Graphics: 9 out of 10 - Stunning art deco visuals
Audio: 9 out of 10 - Great sound
Gameplay: 0 out of 10 - Where's the game?
Controls: 7 out of 10 - Typical console shooter
Overall Quality: 1 out of 10 - looks great but its broken
Value: 0 out of 10 - broken games shouldn't 60 cents let alone $60

Overall Rating: 1 out of 10
-Has potential but needs a complete overhaul.

2 comments for this post

Anonymous

To be absolutely fair though, no game can be guaranteed to work on everyone's system. I've just tried the BioShock pc demo myself, sure it took a few hours to download, but using Steam, its relatively pain free. No DRM worries here. As for the first point, I was running windows vista home premium with a nvidia GeForce 8500 GT, with a core 2 quad at 2.4 GHz and 4Gb of RAM, hard drive cluttered as hell, and not a single problem with bioshock. Whilst Vista might not be perfect, and is certainly a step down from XP, its the most recent operating system from microsoft and as such developers will focus on making their games work for it. As for you're DRM rant, are these people not allowed to protect their interests? They have to make a living as well.

Posted on 17 December 2008 at 19:22  

Wow, resurrecting the dead here. Anyway, I'm not a professional reviewer so I can only comment on my own experience. I'm not sure what was causing the crashing issue but all I can say was I got the demo from a legitimate source and it didn't work.

As for my DRM rant, the issue at hand isn't so much about protecting interests. The problem is that legitimate consumers are being played monkey in the middle in the unending battle between the pirates and software publishers.
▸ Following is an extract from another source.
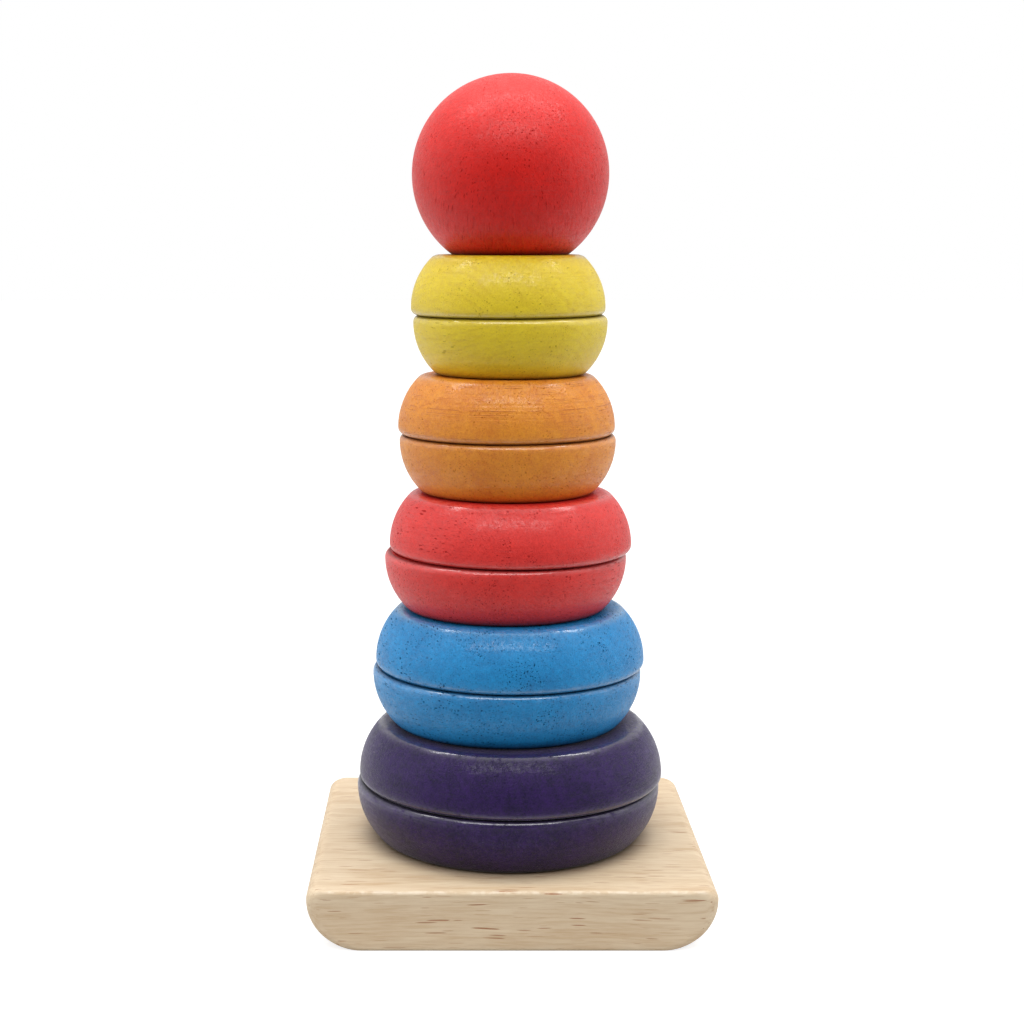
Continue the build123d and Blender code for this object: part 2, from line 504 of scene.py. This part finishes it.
def place_piece(obj, node, material):
    """Puts a finished piece in the CAD node's place, on the body that the node is part of."""
    obj.data.materials.clear()
    obj.data.materials.append(material)
    bodies = frame["record"]["behaviour"]["bodies"]
    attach(obj, next(body for body, members in bodies.items() if node in members))
    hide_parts(node)


def ring_outline(radius, bore, thickness):
    """Half section of a half ring: wide face at height 0, narrow face at the thickness."""
    rise = thickness - SHOULDER_ROUND - RIM_ROUND
    reach = math.sqrt((SIDE_RADIUS - SHOULDER_ROUND) ** 2 - rise ** 2)
    turn = math.degrees(math.atan2(rise, reach))
    side_centre = (radius - SIDE_RADIUS, RIM_ROUND)
    shoulder_centre = (radius - SIDE_RADIUS + reach, thickness - SHOULDER_ROUND)
    mouth = bore + BORE_CHAMFER
    outline = [(mouth, 0)]
    outline += straight((mouth, 0), (radius - RIM_ROUND, 0), FLAT_STEPS)
    outline += arc((radius - RIM_ROUND, RIM_ROUND), RIM_ROUND, -90, 0, RIM_STEPS)
    outline += arc(side_centre, SIDE_RADIUS, 0, turn, SIDE_STEPS)[1:]
    outline += arc(shoulder_centre, SHOULDER_ROUND, turn, 90, SHOULDER_STEPS)[1:]
    outline += straight((shoulder_centre[0], thickness), (mouth, thickness), FLAT_STEPS)
    outline += [(mouth, thickness), (bore, thickness - BORE_CHAMFER)]
    outline += straight((bore, thickness - BORE_CHAMFER), (bore, BORE_CHAMFER), BORE_STEPS)
    outline += [(bore, BORE_CHAMFER)]
    return outline


def along_profile(outline):
    """Distance run along a turned piece's outline, in millimetres, once for every vertex."""
    span = 0.0
    before = outline[0]
    values = []
    for r, z in outline:
        span += math.hypot(r - before[0], z - before[1]) / MM
        before = (r, z)
        values += [span] * (1 if r < TINY else ROUND_STEPS)
    return values


def half_ring(name, upper, material, seed, score):
    """One half ring, wide face down if it is an upper one. score is how deep its lines are."""
    low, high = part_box(name)
    thickness = high.z - low.z
    radius = (high.x - low.x) / 2
    centre = ((low.x + high.x) / 2, 0.0)
    peg_low, peg_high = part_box("peg")
    bore = (peg_high.x - peg_low.x) / 2 + RING_PLAY
    section = ring_outline(radius, bore, thickness)
    generator = np.random.default_rng(seed)
    lobes = []
    for count in (2, 3, 5):
        phase = generator.uniform(0, 2 * math.pi)
        lobes.append((count, phase, generator.uniform(0.4, 1.0)))
    tracks = generator.uniform(0.35, 0.95, SCORE_COUNT) * thickness

    def relief(r, z, angle):
        """Slight out-of-round from turning and sanding, and scored lines near the shoulder."""
        if r < bore + 2 * BORE_CHAMFER:
            return 0.0
        local = z - low.z if upper else high.z - z
        share = min(1.0, (r - bore) / (radius - bore))
        swell = sum(size * math.sin(count * angle + phase) for count, phase, size in lobes)
        swell = OUT_OF_ROUND * swell * share - SANDED_OFF * share
        groove = sum(bell(local - track, SCORE_WIDTH) for track in tracks)
        return swell - score * SCORE_DEPTH * groove

    outline = [(r, low.z + z) if upper else (r, high.z - z) for r, z in section]
    if not upper:
        outline = outline[::-1]
    obj = turned(f"{name}_wood", outline, centre, relief)
    mark(obj, "along", along_profile(outline))
    co = positions(obj)
    reach = np.hypot(co[:, 0] - centre[0], co[:, 1] - centre[1])
    local = co[:, 2] - low.z if upper else high.z - co[:, 2]
    rim = bell(reach - radius, RIM_WEAR) * bell(local, RIM_WEAR_HEIGHT)
    flat_edge = ring_flat(radius, thickness)
    shoulder = bell(reach - flat_edge - 1.0 * MM, SHOULDER_WEAR)
    shoulder *= bell(thickness - local - 0.5 * MM, RIM_WEAR)
    mark(obj, "edge_wear_and_highlight", np.clip(rim + shoulder, 0, 1))
    # Painted shade at the rim, where the two halves of a pair meet
    painted_contact_shade = bell(local, CONTACT_SHADE_SPREAD) * (reach > radius - RIM_ROUND)
    if not upper:
        # The narrow face of a lower half stands on the piece below, so it gets painted shade there
        # too
        painted_contact_shade += bell(thickness - local, 2 * CONTACT_SHADE_SPREAD) * (reach > flat_edge)
    mark(obj, "painted_contact_shade", np.clip(painted_contact_shade, 0, 1))
    place_piece(obj, name, material)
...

More often than not, it's the legitimate gamer that gets punished as more draconian restrictions are placed on games. Take the huge amount of controversy over SecuROM in Spore. Of course they have rights to protect their property but they don't have the rights to build planned obsolescence into their titles. In this regard, DRM can hurt a game's reputation, which will ultimately hurt sales more. The fact that the music industry is moving away from DRM shows that it is not a worthwhile tool for protecting their interests.